Homo sapiens en rêvait, l’IA l’a fait !
Il parait qu’il ne faut absolument pas rater le virage de l’intelligence artificielle, l’IA, comme on dit. Que, pour « rester dans la course », nous devons l’accepter dans notre vie. Même le fameux site Wikipédia serait sur le déclin, abandonné par ses usagers au profit de l’IA qui répondrait à toutes les questions. Cette technologie a de quoi séduire, car elle s’appuie sur une masse gigantesque d’informations accumulées sur le Net depuis des années. Une base de données inédite dans l’histoire de l’humanité, à côté de laquelle la bibliothèque d’Alexandrie ferait figure de vide-greniers. Vous pouvez l’utiliser pour prendre un billet, d’avion, bavarder avec un psy imaginaire ou demander quel est la couleur du cheval blanc d’Henri IV. Homo sapiens en rêvait depuis 300 000 ans, l’IA l’a fait.

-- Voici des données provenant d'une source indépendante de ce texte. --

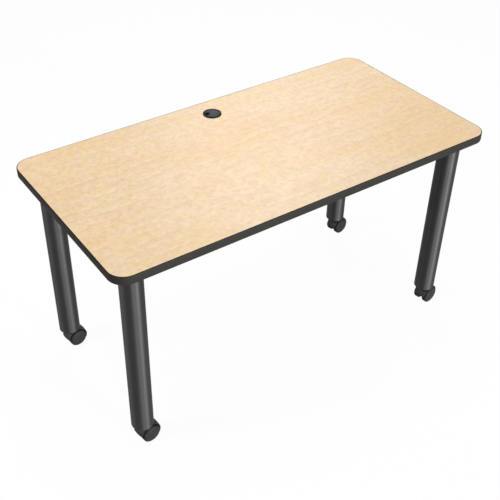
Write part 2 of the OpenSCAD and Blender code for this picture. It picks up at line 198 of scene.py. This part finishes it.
def placeCamera(topSurface):
    azimuth, elevation = math.radians(view["azimuth"]), math.radians(view["elevation"])
    level = math.cos(elevation)
    back = Vector((math.sin(azimuth) * level, -math.cos(azimuth) * level, math.sin(elevation)))
    aim = Vector((view["aimX"], view["aimY"], topSurface - view["aimBelowTop"]))
    camera = bpy.data.cameras.new("photoCamera")
    camera.sensor_width = view["sensor"]
    camera.lens = view["focalPixels"] / view["framePixels"] * view["sensor"]
    camera.shift_x = 0.5 - view["centreX"] / view["framePixels"]
    camera.shift_y = view["centreY"] / view["framePixels"] - 0.5
    camera.clip_start, camera.clip_end = view["nearest"], view["farthest"]
    scene.camera = hang("photoCamera", camera, aim + back * view["distance"], -back)


bandLow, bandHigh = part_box("edge_band")
placeCamera(bandHigh.z)
print("camera placed")


# Pale floor, white backdrop and soft lamps

studio = {
    # the floor's colour for the table's light and for the camera, the white behind it, how much of
    # the table's shadow shows on it, and the backdrop's light on the table
    "floorSize": 30.0, "floorColour": shade(170, 170, 170), "shownColour": shade(250, 250, 250),
    "shownWhite": 1.0, "shadowShare": 0.05, "skyStrength": 0.22,
}
white = (1.0, 1.0, 1.0, 1.0)
lamps = {
    # metres, and watts
    "keyLamp": {"from": (1.9, -8.0, 0.35), "size": (1.0, 0.6), "power": 2250},
    "fillLamp": {"from": (-2.4, -7.6, 0.35), "size": (1.6, 0.6), "power": 1050},
    "leftLamp": {"from": (-4.2, 0.6, 2.2), "size": (1.2, 1.4), "power": 105},
    "lowLeftLamp": {"from": (-5.5, 1.6, 0.5), "size": (1.2, 0.8), "power": 90},
    "overheadLamp": {"from": (0.5, 0.2, 3.6), "size": (2.0, 2.0), "power": 44},
    "rearLamp": {"from": (2.0, 2.6, 3.3), "size": (1.4, 1.2), "power": 30},
}


def shownWhite(tree):
    # 1 for rays from the camera and in reflections, and 0 for light on its way to the object
    path = tree.nodes.new("ShaderNodeLightPath").outputs
    mirrored = calc(tree, "MAXIMUM", path["Is Glossy Ray"], path["Is Transmission Ray"])
    return calc(tree, "MAXIMUM", path["Is Camera Ray"], mirrored)


def mixShaders(tree, *values):
    return feedInTurn(tree, tree.nodes.new("ShaderNodeMixShader"), values)


def layFloor():
    half = studio["floorSize"] / 2
    mesh = bpy.data.meshes.new("studioFloor")
    mesh.from_pydata([(-half, -half, 0), (half, -half, 0), (half, half, 0), (-half, half, 0)],
                     [], [(0, 1, 2, 3)])
    floor = bpy.data.objects.new("studioFloor", mesh)
    scene.collection.objects.link(floor)
    material = bpy.data.materials.new("studioFloor")
    material.use_nodes = True
    tree = material.node_tree
    tree.nodes.clear()
    seen = shownWhite(tree)
    colour = blend(tree, seen, studio["floorColour"], studio["shownColour"])
    matt = add(tree, "ShaderNodeBsdfDiffuse", {"Color": colour})
    glow = add(tree, "ShaderNodeEmission", {"Color": white, "Strength": studio["shownWhite"]})
    share = calc(tree, "MULTIPLY", seen, 1 - studio["shadowShare"])
    add(tree, "ShaderNodeOutputMaterial", {"Surface": mixShaders(tree, share, matt, glow)})
    mesh.materials.append(material)


def paintSky():
    sky = bpy.data.worlds.new("studioSky")
    scene.world = sky
    sky.use_nodes = True
    tree = sky.node_tree
    tree.nodes.clear()
    lit, shown = [
        add(tree, "ShaderNodeBackground", {"Color": white, "Strength": studio[strength]})
        for strength in ("skyStrength", "shownWhite")]
    add(tree, "ShaderNodeOutputWorld", {"Surface": mixShaders(tree, shownWhite(tree), lit, shown)})


def hangLamps():
    aim = Vector((0, 0, bandHigh.z / 2))
    for name, lamp in lamps.items():
        light = bpy.data.lights.new(name, "AREA")
        light.shape = "RECTANGLE"
        light.size, light.size_y = lamp["size"]
        light.energy = lamp["power"]
        hang(name, light, lamp["from"], aim - Vector(lamp["from"]))


layFloor()
paintSky()
hangLamps()
scene.view_settings.view_transform = "Standard"
print("floor, backdrop and lamps placed")


# Worktop: maple laminate on particleboard, with a balancing sheet underneath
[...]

Le bilan carbone de cette technologie est pourtant si catastrophique qu’on devrait envisager de faire comparaitre ses usagers devant la CPI pour crime contre l’humanité. Qu’importe, ceux qui l’utilisent, de plus en plus nombreux, se contrefoutent de ses méfaits. Et malheur aux vaincus. Cyril Barthet, un spécialiste de l’audiovisuel, déclarait la semaine dernière dans Le Point : « Le cinéma en France ne se préoccupe pas de la révolution IA. C’est une erreur ». Ce raisonnement nous est systématiquement martelé pour d’autres secteurs économiques : la presse, l’édition, l’agriculture, le BTP, la sidérurgie, l’élevage de poulets et peut-être même la fabrique de nougat de Montélimar. Quelle activité humaine commettra la folie de se passer de l’IA ? C’est en tout cas ce dot on veut nous convaincre. Car c’est un marché fabuleux qui se profile pour ceux qui y ont investi des billes. Avec l’IA, les milliardaires gagneront encore p)lus de milliards, qui, eux, n’auront rien d’artificiel..
Que deviendront ceux qui n’auront pas pris « le train en marche » ? Auront(ils une chance de survivre dans ce nouveau monde bâti par cette technologie ? Le danger que fait peser l’IA sur l’humanité est double. D’abord par la masse démentielle d’énergie qu’elle nécessite et qui met en péril les équilibres écologiques. Ensuite par l’exclusion de tous ceux qui auront refusé de l’adopter. La consommation de l’IA sera aussi destructrice que sa production.
Le plus révoltant, c’est la lâcheté généralisée : tout le monde baisse les bras et ne cherche même pas à combattre cette hégémonie. Une mentalité de collabo, grâce à laquelle l’IA se développe impunément, sévit aussi dans d’autres domaines, comme l’écologie, la politique ou l’État de droit.
Ils sont plus rares, ceux qui ont encore la volonté de se battre pour ces valeurs. Une paresse intellectuelle dans laquelle se vautrent lentement des millions d’individus. Lutter, ça me soule ! C’est fatigant, épuisant. Et nos dirigeants, qui devraient nous protéger de cette folie, nous laissent livrés à nous-même sous prétexte que l’IA créera des emplois. A quoi bon voter si c’est pour confier les rênes du pays à des gens qui nous demandent d’accepter notre sort sans broncher ?
Il faudra donc se débrouiller seuls. Les pourvoyeurs de l’IA investissent des moyens colossaux pour rendre la planète dépendant d’une technologie dont ils ont le monopole et dont le contrôle échappe aux élus du peuple. Le lien démocratique entre le citoyen et le pouvoir est remplacé par cette suprématie qui repose sur la dépendance et l’absence de contre-pouvoirs. Les millions d’humains qui trouvent super sympa d’utiliser l’IA pour dénicher l’hôtel le moins cher ou pour faire des petits films à la con avec des images de synthèse hideuses se mettent eux-mêmes la tête sur le billot. Les gains offerts par cette technologie sont dérisoires en comparaison des libertés qu’elle nous fait perdre. Observez les vaches en stabulation glisser le tête entre les barreaux pour manger leur fourrage et vous comprendrez ce que l’IA veut faire de nous.